* _TASK REQUIREMENTS_
Within the data that follows, set down exactly the lines from the one containing "front_case();" through the one containing "if empty is", both ends included.

## start

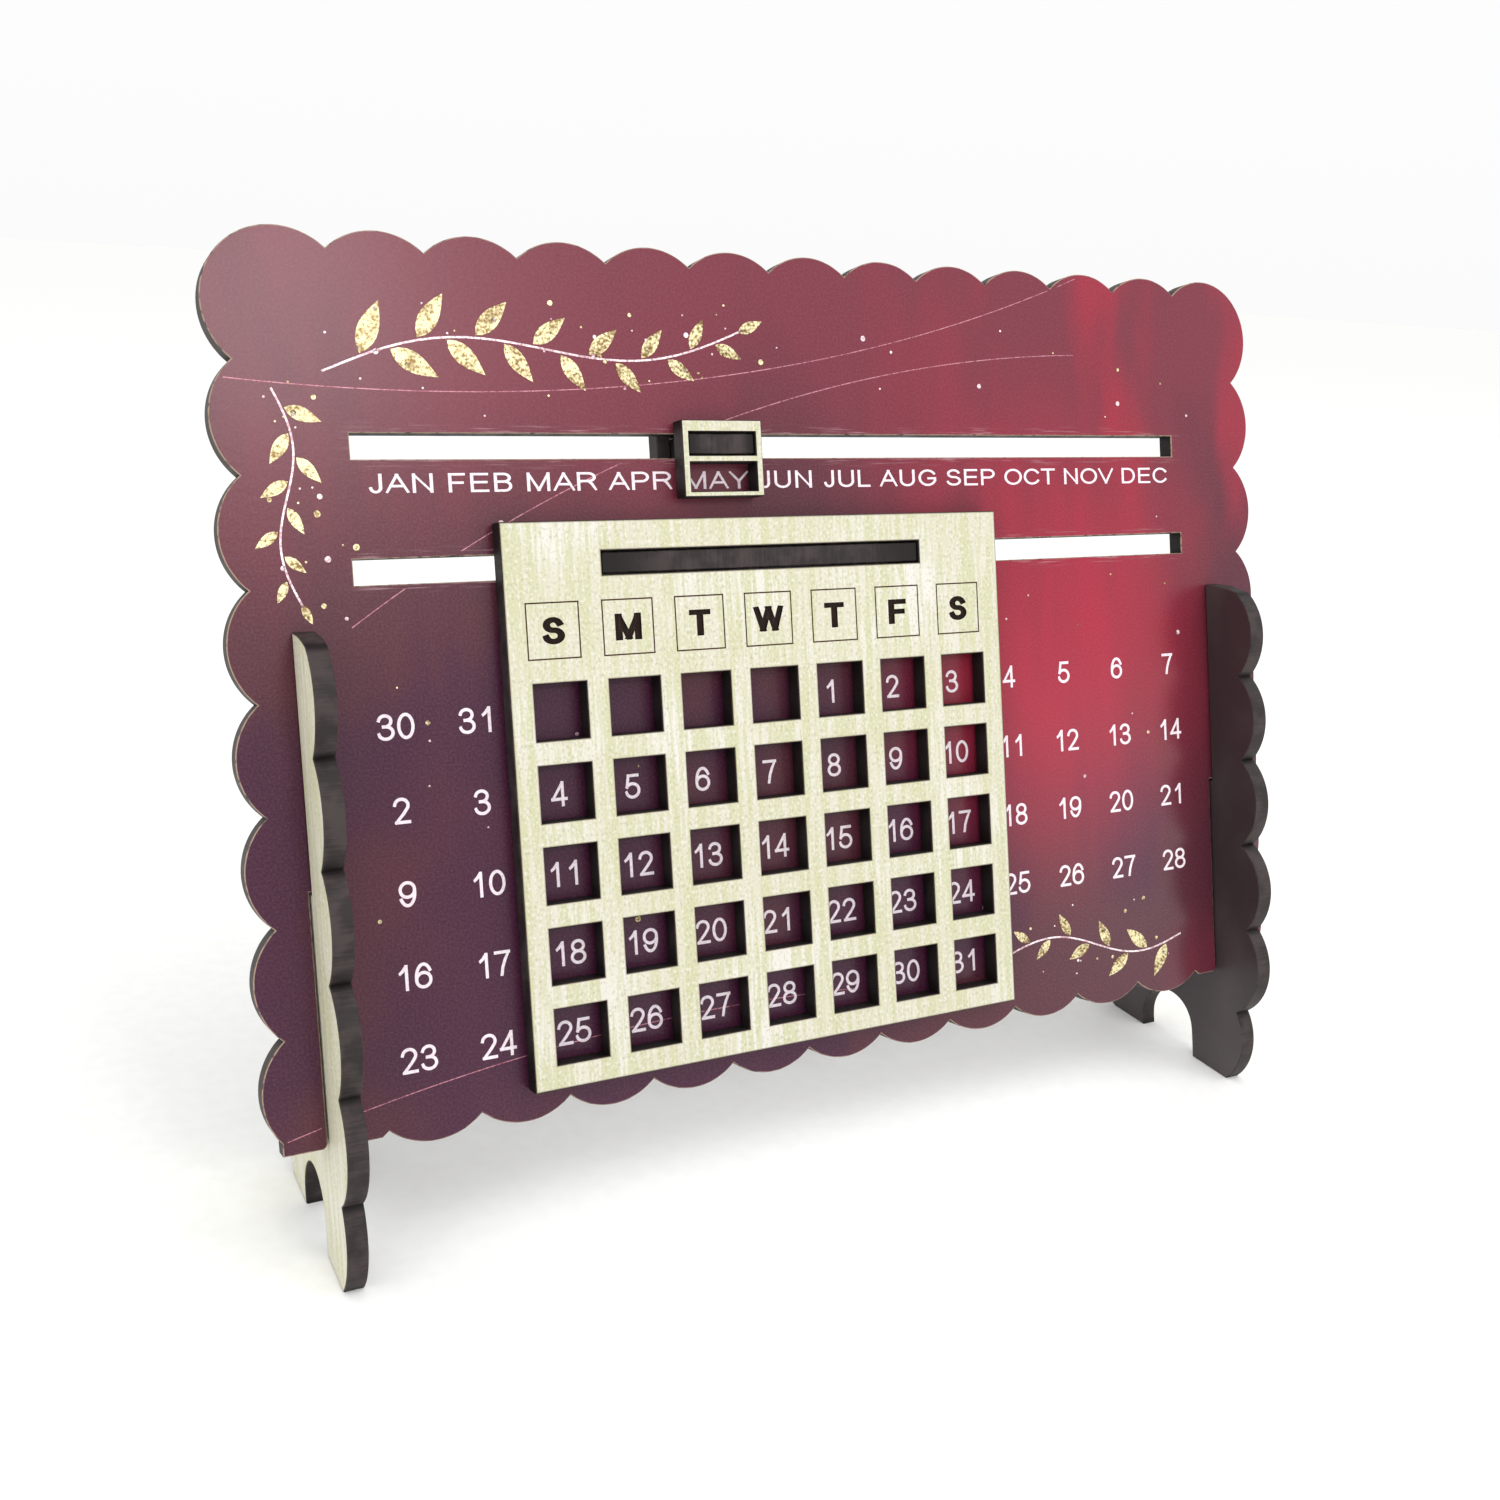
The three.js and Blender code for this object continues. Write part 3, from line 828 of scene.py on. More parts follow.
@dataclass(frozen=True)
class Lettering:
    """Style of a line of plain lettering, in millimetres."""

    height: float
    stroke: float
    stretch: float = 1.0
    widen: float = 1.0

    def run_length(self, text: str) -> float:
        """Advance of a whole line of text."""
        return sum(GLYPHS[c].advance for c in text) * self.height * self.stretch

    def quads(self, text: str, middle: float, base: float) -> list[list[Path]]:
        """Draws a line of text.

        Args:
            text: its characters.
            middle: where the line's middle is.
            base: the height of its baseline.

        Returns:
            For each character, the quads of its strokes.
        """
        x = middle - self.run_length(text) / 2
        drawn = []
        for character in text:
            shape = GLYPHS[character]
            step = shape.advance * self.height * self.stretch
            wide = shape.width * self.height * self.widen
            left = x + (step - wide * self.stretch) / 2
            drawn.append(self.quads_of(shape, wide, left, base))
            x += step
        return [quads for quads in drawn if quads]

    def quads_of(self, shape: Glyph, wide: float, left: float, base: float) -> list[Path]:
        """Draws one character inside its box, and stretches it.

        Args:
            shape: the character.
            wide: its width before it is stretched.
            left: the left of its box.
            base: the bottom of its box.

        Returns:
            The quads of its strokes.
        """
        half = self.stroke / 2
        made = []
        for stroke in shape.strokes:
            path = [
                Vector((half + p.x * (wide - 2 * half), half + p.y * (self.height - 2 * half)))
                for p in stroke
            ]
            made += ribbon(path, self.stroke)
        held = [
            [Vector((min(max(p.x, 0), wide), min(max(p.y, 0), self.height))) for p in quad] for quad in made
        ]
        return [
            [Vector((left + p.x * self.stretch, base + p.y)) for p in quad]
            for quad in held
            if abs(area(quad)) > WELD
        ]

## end
## start

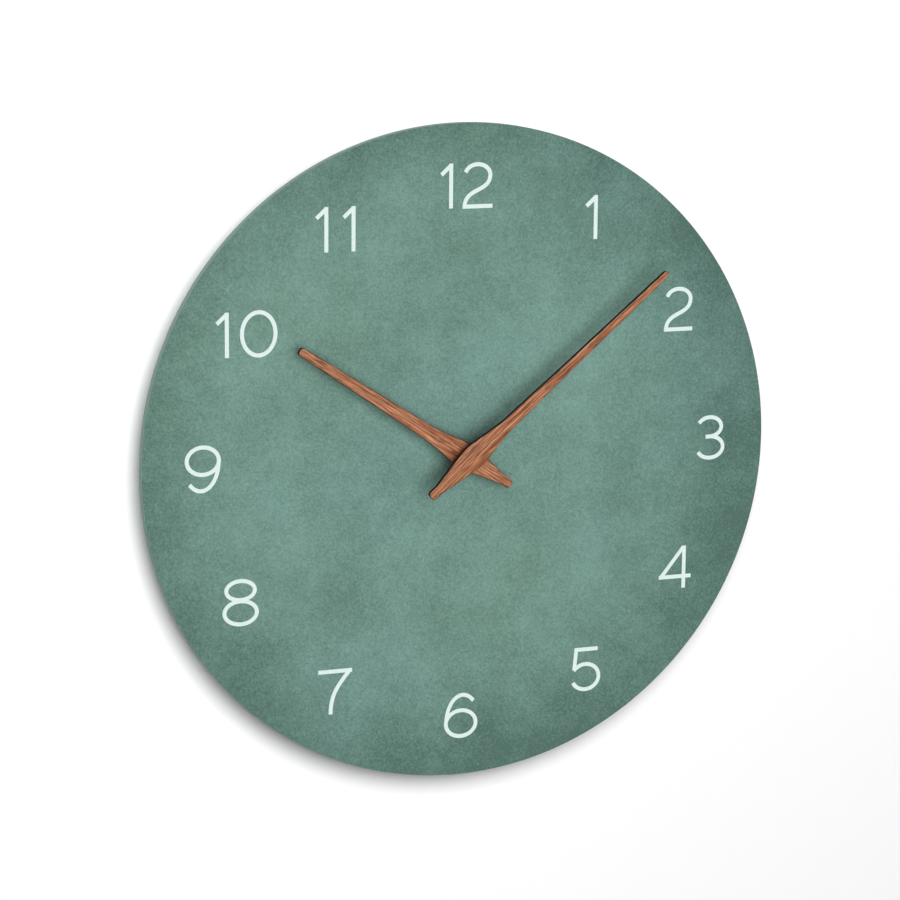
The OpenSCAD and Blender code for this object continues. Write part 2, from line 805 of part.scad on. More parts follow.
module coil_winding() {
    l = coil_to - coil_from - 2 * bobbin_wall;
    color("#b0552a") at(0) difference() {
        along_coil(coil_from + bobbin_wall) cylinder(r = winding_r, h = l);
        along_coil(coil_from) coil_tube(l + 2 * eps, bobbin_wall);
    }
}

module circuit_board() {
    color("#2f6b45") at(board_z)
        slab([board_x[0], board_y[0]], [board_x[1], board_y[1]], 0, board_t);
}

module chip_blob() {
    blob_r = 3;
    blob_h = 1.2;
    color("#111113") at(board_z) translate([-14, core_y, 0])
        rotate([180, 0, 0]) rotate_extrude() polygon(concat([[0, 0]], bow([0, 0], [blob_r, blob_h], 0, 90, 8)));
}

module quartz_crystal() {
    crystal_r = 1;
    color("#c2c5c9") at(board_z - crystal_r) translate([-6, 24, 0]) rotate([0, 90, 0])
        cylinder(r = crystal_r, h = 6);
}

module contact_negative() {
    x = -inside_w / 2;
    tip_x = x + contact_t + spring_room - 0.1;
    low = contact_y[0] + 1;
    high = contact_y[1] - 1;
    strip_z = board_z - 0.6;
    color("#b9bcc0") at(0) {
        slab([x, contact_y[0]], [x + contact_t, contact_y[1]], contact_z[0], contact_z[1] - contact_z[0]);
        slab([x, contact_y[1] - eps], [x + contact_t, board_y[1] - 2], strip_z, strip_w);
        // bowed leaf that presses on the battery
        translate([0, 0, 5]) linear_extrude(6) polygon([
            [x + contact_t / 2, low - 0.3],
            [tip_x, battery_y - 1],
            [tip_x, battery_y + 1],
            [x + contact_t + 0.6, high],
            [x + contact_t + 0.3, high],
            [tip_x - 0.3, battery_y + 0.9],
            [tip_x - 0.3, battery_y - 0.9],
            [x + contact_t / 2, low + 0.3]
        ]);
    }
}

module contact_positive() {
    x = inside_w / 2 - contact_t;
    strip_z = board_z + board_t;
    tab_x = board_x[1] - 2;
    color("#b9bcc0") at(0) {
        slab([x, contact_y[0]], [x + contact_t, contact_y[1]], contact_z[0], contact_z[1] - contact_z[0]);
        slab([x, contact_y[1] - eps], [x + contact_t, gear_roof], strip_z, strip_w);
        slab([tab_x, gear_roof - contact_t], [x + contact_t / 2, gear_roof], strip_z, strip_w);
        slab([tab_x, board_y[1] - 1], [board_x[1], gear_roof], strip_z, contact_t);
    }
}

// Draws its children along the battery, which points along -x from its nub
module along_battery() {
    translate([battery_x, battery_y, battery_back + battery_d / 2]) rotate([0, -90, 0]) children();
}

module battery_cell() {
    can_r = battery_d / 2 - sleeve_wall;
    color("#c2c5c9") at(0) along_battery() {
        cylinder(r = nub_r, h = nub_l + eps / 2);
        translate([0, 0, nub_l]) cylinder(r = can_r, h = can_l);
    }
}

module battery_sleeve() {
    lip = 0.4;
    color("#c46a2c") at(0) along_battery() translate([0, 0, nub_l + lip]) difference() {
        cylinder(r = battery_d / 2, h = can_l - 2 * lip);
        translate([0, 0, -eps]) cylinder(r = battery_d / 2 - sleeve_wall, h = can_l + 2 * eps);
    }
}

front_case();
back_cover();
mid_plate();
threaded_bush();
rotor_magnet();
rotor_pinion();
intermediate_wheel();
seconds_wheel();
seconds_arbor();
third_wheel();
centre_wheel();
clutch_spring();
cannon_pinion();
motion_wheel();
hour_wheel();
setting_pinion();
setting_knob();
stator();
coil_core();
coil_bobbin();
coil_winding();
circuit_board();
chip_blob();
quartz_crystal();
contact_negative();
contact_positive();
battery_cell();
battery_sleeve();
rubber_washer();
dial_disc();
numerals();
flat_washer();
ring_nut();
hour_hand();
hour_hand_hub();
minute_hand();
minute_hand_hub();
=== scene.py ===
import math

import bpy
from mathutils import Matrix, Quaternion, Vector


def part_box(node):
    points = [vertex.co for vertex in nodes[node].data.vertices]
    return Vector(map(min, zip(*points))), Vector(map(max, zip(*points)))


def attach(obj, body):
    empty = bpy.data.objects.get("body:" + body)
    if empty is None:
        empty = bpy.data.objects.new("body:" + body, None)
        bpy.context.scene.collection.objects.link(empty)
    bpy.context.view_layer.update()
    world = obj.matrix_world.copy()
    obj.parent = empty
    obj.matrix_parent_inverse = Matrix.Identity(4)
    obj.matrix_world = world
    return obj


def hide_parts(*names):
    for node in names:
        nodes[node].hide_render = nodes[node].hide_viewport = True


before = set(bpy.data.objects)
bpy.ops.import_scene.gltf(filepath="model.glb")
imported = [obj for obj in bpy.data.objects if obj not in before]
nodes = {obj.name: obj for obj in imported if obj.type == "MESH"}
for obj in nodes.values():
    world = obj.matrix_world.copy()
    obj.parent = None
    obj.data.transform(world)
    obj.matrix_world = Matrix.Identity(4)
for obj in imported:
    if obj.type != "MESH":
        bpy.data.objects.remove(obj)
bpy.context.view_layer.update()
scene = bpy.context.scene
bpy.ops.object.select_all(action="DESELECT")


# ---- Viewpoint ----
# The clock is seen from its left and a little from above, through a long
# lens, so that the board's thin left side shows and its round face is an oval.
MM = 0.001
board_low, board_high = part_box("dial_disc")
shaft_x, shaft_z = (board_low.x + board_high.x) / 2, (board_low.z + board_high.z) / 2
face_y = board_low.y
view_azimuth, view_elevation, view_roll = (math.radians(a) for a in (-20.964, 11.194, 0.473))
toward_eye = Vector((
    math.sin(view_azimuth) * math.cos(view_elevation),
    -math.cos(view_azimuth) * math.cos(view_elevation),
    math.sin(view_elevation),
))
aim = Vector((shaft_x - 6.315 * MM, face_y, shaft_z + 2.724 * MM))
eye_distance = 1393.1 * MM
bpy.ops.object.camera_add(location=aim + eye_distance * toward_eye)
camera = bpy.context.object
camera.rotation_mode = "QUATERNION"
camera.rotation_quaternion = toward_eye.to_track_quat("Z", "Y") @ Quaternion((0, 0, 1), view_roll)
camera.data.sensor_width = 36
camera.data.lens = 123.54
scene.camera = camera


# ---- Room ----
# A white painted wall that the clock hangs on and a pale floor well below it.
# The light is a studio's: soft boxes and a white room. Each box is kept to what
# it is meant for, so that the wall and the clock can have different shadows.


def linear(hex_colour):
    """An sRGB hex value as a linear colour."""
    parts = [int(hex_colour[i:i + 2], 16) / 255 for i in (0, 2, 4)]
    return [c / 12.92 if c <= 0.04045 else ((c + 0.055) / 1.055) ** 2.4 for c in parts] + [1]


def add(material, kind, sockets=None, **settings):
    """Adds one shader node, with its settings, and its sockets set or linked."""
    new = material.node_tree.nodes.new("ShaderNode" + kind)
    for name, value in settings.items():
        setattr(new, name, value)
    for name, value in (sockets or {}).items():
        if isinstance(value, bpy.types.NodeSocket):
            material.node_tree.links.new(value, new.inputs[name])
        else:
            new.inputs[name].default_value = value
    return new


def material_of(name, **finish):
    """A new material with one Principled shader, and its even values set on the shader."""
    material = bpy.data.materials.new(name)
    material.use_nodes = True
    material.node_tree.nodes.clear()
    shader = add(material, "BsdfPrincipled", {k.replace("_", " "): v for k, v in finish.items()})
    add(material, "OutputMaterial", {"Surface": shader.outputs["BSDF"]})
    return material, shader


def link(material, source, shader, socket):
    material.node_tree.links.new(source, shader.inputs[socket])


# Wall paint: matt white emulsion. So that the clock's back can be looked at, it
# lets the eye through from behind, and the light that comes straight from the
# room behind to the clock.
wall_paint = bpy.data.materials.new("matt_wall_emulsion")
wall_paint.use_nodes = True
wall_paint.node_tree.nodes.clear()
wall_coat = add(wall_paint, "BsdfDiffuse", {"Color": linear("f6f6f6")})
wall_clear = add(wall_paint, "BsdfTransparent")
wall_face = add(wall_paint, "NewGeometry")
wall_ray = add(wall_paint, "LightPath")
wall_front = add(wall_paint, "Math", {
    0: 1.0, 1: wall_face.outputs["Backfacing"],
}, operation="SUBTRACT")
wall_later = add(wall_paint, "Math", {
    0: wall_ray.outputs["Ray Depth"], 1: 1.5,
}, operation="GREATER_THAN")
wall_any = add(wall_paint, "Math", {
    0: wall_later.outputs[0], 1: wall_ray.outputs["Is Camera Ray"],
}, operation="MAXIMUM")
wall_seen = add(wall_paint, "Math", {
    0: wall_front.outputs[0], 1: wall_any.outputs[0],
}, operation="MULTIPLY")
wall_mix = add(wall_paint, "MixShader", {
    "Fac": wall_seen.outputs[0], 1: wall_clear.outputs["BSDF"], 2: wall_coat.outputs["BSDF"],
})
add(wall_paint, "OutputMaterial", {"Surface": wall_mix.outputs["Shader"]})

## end

* _RESULT_
front_case();
back_cover();
mid_plate();
threaded_bush();
rotor_magnet();
rotor_pinion();
intermediate_wheel();
seconds_wheel();
seconds_arbor();
third_wheel();
centre_wheel();
clutch_spring();
cannon_pinion();
motion_wheel();
hour_wheel();
setting_pinion();
setting_knob();
stator();
coil_core();
coil_bobbin();
coil_winding();
circuit_board();
chip_blob();
quartz_crystal();
contact_negative();
contact_positive();
battery_cell();
battery_sleeve();
rubber_washer();
dial_disc();
numerals();
flat_washer();
ring_nut();
hour_hand();
hour_hand_hub();
minute_hand();
minute_hand_hub();
=== scene.py ===
import math

import bpy
from mathutils import Matrix, Quaternion, Vector


def part_box(node):
    points = [vertex.co for vertex in nodes[node].data.vertices]
    return Vector(map(min, zip(*points))), Vector(map(max, zip(*points)))


def attach(obj, body):
    empty = bpy.data.objects.get("body:" + body)
    if empty is None:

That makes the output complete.